→ REQUIREMENT
Transcribe only the part of the listing below that begins at the line containing "Write the JSON" and runs to its final line, keeping both ends.

→ DATA FOR PROCESSING
============================================================
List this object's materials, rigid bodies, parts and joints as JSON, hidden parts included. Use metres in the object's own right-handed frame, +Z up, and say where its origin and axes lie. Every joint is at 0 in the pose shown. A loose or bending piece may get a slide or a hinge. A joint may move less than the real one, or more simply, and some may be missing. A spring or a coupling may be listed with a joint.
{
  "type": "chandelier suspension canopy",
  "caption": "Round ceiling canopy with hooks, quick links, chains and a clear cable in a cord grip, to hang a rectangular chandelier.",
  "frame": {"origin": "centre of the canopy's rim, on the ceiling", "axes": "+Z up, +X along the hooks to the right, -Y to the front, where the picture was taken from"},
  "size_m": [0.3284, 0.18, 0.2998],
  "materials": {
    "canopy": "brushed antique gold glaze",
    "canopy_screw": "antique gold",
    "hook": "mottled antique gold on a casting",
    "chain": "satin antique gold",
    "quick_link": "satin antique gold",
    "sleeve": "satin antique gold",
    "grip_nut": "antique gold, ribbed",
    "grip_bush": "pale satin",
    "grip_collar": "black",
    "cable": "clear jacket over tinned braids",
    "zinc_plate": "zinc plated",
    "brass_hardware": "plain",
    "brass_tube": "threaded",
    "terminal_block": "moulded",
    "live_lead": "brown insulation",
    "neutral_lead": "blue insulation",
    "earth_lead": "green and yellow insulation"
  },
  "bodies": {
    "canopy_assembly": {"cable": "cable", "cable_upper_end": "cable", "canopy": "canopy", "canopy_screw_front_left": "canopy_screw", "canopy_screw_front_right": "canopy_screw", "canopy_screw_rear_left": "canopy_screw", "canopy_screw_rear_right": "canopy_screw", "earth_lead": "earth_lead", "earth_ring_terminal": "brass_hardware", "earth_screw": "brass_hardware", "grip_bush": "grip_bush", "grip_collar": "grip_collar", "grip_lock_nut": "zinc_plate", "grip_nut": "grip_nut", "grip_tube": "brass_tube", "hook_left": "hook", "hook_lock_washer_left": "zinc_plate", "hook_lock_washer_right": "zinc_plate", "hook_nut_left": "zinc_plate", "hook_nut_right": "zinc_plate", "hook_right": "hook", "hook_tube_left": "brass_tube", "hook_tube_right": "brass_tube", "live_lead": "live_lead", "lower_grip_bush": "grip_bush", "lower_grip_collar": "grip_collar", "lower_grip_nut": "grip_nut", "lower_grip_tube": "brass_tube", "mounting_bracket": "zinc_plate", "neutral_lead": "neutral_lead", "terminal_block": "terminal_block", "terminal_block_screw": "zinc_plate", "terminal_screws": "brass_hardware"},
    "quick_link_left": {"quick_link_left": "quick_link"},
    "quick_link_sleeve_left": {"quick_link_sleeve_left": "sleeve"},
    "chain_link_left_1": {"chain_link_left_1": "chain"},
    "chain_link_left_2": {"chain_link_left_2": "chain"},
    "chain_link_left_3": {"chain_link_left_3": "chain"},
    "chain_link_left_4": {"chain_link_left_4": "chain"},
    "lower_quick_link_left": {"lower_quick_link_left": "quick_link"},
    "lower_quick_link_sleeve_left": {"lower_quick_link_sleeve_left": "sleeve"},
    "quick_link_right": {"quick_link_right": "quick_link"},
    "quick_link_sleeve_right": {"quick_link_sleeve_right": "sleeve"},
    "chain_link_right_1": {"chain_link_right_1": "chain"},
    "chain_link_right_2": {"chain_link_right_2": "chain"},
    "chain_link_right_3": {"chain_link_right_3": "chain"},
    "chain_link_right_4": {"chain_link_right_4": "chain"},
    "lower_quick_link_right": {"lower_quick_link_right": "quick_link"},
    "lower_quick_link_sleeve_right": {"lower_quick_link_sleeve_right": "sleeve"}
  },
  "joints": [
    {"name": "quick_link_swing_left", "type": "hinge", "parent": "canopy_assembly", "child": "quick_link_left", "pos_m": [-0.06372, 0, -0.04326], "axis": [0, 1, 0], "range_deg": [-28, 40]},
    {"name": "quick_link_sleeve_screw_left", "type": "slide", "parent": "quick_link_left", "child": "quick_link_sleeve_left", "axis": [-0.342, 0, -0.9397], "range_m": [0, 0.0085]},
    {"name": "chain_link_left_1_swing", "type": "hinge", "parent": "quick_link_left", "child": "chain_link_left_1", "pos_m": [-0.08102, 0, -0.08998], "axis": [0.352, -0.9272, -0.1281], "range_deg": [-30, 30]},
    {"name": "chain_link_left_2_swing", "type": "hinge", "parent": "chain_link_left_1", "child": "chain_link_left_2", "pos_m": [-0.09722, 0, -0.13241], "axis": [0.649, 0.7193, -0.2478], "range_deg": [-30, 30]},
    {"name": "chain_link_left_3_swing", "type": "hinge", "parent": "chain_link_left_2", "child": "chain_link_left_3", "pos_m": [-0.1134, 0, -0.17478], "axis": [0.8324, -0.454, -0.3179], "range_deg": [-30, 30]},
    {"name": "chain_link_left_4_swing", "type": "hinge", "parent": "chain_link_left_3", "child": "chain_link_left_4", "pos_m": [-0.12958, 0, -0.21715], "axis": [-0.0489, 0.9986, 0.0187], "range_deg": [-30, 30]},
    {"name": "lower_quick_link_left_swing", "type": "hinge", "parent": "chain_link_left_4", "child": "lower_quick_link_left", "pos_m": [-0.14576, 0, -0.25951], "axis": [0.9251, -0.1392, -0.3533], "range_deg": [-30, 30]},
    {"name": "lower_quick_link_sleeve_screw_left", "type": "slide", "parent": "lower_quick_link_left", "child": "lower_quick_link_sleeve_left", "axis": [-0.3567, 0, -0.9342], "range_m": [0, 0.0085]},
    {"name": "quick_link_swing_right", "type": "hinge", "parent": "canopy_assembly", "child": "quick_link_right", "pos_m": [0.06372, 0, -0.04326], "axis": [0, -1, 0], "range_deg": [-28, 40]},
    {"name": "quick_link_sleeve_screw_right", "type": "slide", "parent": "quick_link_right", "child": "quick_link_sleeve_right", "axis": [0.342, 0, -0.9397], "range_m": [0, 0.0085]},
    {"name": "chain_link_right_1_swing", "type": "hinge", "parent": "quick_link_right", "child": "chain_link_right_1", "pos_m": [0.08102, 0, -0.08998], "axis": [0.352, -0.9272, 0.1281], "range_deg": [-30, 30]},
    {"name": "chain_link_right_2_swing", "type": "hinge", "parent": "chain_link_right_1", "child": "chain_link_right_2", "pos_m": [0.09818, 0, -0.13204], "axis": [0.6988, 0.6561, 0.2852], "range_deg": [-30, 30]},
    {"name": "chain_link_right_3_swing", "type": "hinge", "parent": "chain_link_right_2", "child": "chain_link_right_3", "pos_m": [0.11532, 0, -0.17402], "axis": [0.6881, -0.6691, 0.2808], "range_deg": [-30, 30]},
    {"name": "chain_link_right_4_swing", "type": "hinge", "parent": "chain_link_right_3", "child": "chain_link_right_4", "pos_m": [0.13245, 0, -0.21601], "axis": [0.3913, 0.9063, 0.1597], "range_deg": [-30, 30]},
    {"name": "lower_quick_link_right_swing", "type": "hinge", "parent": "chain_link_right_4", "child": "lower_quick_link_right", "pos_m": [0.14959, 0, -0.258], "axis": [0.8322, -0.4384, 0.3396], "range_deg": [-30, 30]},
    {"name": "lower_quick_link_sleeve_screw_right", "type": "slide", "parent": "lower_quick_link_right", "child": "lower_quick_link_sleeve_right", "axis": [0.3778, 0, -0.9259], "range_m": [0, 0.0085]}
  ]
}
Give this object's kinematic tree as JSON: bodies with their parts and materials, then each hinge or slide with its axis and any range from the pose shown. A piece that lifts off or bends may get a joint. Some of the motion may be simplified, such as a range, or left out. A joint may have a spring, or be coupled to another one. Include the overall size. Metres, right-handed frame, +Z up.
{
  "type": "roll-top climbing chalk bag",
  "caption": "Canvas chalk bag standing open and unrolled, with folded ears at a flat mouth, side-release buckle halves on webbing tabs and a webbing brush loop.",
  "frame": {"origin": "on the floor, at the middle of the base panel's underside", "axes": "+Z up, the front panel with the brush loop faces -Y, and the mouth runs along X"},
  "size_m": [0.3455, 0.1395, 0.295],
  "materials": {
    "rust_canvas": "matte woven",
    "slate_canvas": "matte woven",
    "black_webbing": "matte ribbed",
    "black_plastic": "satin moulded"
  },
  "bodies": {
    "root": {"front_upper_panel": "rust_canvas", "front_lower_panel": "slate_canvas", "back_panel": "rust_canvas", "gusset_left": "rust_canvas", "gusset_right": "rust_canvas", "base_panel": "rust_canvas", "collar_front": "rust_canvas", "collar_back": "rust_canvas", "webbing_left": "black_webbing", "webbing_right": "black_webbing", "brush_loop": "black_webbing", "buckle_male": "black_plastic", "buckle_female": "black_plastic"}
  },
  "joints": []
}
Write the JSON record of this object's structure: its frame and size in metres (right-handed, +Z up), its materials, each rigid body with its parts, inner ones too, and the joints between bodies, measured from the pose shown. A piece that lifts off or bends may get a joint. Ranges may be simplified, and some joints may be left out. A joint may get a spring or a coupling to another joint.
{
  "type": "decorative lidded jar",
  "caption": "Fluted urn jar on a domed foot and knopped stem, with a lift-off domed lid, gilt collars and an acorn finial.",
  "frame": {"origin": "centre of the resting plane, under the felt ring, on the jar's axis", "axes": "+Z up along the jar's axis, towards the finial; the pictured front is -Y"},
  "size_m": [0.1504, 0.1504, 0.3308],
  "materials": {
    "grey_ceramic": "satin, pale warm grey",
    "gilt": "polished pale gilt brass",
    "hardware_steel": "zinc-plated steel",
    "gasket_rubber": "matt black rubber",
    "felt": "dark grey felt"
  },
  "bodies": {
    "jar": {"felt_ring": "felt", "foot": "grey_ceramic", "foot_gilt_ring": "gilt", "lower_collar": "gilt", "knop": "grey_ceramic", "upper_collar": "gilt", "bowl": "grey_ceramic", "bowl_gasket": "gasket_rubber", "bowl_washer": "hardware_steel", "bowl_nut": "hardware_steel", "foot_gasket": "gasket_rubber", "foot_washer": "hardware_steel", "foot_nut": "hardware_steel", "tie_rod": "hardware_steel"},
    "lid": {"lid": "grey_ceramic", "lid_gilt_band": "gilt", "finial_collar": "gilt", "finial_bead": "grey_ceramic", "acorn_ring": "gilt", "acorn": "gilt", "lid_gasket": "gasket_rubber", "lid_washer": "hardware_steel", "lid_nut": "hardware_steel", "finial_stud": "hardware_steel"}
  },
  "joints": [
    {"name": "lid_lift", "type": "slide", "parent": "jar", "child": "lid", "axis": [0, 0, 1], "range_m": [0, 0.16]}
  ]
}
============================================================
→ SOLUTION FOR THIS PROBLEM
Write the JSON record of this object's structure: its frame and size in metres (right-handed, +Z up), its materials, each rigid body with its parts, inner ones too, and the joints between bodies, measured from the pose shown. A piece that lifts off or bends may get a joint. Ranges may be simplified, and some joints may be left out. A joint may get a spring or a coupling to another joint.
{
  "type": "decorative lidded jar",
  "caption": "Fluted urn jar on a domed foot and knopped stem, with a lift-off domed lid, gilt collars and an acorn finial.",
  "frame": {"origin": "centre of the resting plane, under the felt ring, on the jar's axis", "axes": "+Z up along the jar's axis, towards the finial; the pictured front is -Y"},
  "size_m": [0.1504, 0.1504, 0.3308],
  "materials": {
    "grey_ceramic": "satin, pale warm grey",
    "gilt": "polished pale gilt brass",
    "hardware_steel": "zinc-plated steel",
    "gasket_rubber": "matt black rubber",
    "felt": "dark grey felt"
  },
  "bodies": {
    "jar": {"felt_ring": "felt", "foot": "grey_ceramic", "foot_gilt_ring": "gilt", "lower_collar": "gilt", "knop": "grey_ceramic", "upper_collar": "gilt", "bowl": "grey_ceramic", "bowl_gasket": "gasket_rubber", "bowl_washer": "hardware_steel", "bowl_nut": "hardware_steel", "foot_gasket": "gasket_rubber", "foot_washer": "hardware_steel", "foot_nut": "hardware_steel", "tie_rod": "hardware_steel"},
    "lid": {"lid": "grey_ceramic", "lid_gilt_band": "gilt", "finial_collar": "gilt", "finial_bead": "grey_ceramic", "acorn_ring": "gilt", "acorn": "gilt", "lid_gasket": "gasket_rubber", "lid_washer": "hardware_steel", "lid_nut": "hardware_steel", "finial_stud": "hardware_steel"}
  },
  "joints": [
    {"name": "lid_lift", "type": "slide", "parent": "jar", "child": "lid", "axis": [0, 0, 1], "range_m": [0, 0.16]}
  ]
}